EXERCISE INSTRUCTIONS » Lift out, unaltered, the lines of the material below between the line holding "make_sheet()" and the line holding "for node in", counting both.

Rows from a dataset
—————

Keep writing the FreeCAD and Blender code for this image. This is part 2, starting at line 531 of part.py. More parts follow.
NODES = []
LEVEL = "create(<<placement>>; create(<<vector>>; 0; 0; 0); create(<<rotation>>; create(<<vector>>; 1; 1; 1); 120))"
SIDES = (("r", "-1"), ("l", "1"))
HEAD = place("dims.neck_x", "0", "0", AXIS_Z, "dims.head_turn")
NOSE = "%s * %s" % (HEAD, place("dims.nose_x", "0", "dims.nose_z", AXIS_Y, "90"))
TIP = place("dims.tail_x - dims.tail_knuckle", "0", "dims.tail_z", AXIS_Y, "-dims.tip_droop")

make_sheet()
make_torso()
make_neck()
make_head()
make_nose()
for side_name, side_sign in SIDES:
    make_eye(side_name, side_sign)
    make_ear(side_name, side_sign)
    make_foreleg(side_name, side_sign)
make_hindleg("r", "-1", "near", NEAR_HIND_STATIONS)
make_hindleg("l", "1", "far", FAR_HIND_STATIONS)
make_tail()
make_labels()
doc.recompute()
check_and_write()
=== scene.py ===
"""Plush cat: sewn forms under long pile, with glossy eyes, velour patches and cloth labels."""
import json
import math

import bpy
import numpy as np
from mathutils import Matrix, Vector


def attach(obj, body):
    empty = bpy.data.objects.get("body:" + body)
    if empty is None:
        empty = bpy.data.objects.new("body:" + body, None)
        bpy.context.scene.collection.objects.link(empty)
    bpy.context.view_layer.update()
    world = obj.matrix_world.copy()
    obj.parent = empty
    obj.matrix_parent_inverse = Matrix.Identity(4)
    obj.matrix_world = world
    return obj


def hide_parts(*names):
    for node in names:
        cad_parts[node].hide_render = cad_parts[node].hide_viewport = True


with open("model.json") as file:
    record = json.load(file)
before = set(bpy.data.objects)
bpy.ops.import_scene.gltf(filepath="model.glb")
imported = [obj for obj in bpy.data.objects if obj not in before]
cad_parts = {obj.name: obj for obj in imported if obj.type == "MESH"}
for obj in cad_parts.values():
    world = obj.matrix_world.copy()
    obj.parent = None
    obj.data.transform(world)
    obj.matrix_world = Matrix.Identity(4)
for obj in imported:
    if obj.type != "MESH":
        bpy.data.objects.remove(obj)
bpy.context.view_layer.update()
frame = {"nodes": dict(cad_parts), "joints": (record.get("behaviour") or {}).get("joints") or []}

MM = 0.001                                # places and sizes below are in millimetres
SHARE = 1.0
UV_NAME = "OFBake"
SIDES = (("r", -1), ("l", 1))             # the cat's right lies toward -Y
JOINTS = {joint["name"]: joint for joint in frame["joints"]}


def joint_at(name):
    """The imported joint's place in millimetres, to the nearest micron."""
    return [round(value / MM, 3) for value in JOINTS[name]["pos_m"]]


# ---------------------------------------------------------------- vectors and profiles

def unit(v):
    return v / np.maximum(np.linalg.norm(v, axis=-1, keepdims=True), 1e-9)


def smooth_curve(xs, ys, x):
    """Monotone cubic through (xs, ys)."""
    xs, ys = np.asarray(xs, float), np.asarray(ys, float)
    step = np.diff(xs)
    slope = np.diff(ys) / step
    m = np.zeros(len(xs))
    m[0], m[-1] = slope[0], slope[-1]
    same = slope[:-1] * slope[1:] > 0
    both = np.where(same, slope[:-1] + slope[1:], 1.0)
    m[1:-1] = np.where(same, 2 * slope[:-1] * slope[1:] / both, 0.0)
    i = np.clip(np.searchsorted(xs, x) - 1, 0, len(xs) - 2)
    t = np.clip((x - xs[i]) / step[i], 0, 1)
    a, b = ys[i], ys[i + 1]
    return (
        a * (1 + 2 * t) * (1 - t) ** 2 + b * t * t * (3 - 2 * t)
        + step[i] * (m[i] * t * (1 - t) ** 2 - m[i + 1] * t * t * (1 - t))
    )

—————

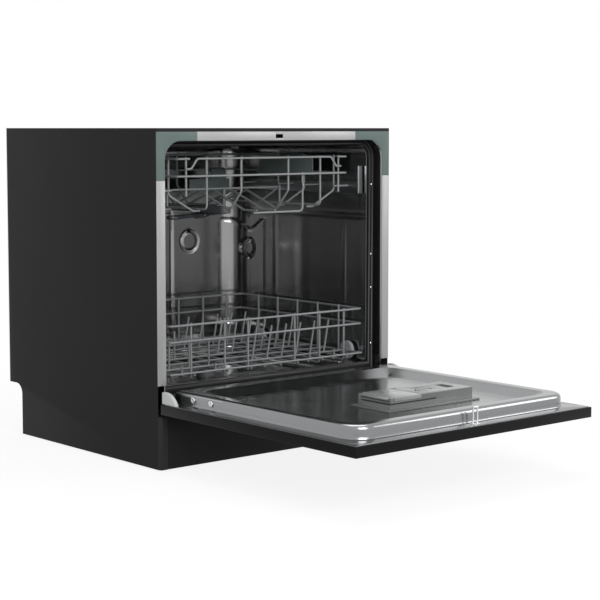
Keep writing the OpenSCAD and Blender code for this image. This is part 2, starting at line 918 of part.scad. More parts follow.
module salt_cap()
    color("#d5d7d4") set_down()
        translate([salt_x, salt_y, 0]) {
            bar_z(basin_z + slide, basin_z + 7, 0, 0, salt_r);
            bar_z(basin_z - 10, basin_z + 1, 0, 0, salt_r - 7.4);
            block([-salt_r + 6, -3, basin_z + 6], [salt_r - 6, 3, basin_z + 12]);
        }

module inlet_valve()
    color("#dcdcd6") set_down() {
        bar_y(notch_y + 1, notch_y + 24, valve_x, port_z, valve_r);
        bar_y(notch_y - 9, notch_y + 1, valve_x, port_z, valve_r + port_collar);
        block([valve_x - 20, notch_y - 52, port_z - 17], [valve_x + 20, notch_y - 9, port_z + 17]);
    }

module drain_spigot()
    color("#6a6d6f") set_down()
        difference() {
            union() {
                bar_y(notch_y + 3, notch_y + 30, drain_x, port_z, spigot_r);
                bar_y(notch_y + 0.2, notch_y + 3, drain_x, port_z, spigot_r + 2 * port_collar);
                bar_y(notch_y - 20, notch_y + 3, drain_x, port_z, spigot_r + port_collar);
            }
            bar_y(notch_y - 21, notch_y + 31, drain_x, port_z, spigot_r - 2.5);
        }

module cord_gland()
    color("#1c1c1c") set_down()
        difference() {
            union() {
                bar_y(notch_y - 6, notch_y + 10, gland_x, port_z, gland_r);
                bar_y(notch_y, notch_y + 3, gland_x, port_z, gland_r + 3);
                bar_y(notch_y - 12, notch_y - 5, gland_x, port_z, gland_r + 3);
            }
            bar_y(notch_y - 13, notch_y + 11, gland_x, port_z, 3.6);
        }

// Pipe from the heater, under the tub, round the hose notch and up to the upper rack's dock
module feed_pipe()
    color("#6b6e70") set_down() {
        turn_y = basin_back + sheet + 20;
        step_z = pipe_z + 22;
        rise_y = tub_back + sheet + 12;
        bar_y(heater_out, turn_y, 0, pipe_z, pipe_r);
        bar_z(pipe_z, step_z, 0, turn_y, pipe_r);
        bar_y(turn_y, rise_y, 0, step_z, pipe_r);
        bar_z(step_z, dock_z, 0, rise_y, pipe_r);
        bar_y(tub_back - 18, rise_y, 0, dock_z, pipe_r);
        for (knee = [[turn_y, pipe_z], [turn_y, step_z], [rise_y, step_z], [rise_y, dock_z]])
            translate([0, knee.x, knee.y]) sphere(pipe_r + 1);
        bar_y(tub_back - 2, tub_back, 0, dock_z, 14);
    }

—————

TASK RESULT »
make_sheet()
make_torso()
make_neck()
make_head()
make_nose()
for side_name, side_sign in SIDES:
    make_eye(side_name, side_sign)
    make_ear(side_name, side_sign)
    make_foreleg(side_name, side_sign)
make_hindleg("r", "-1", "near", NEAR_HIND_STATIONS)
make_hindleg("l", "1", "far", FAR_HIND_STATIONS)
make_tail()
make_labels()
doc.recompute()
check_and_write()
=== scene.py ===
"""Plush cat: sewn forms under long pile, with glossy eyes, velour patches and cloth labels."""
import json
import math

import bpy
import numpy as np
from mathutils import Matrix, Vector


def attach(obj, body):
    empty = bpy.data.objects.get("body:" + body)
    if empty is None:
        empty = bpy.data.objects.new("body:" + body, None)
        bpy.context.scene.collection.objects.link(empty)
    bpy.context.view_layer.update()
    world = obj.matrix_world.copy()
    obj.parent = empty
    obj.matrix_parent_inverse = Matrix.Identity(4)
    obj.matrix_world = world
    return obj


def hide_parts(*names):
    for node in names:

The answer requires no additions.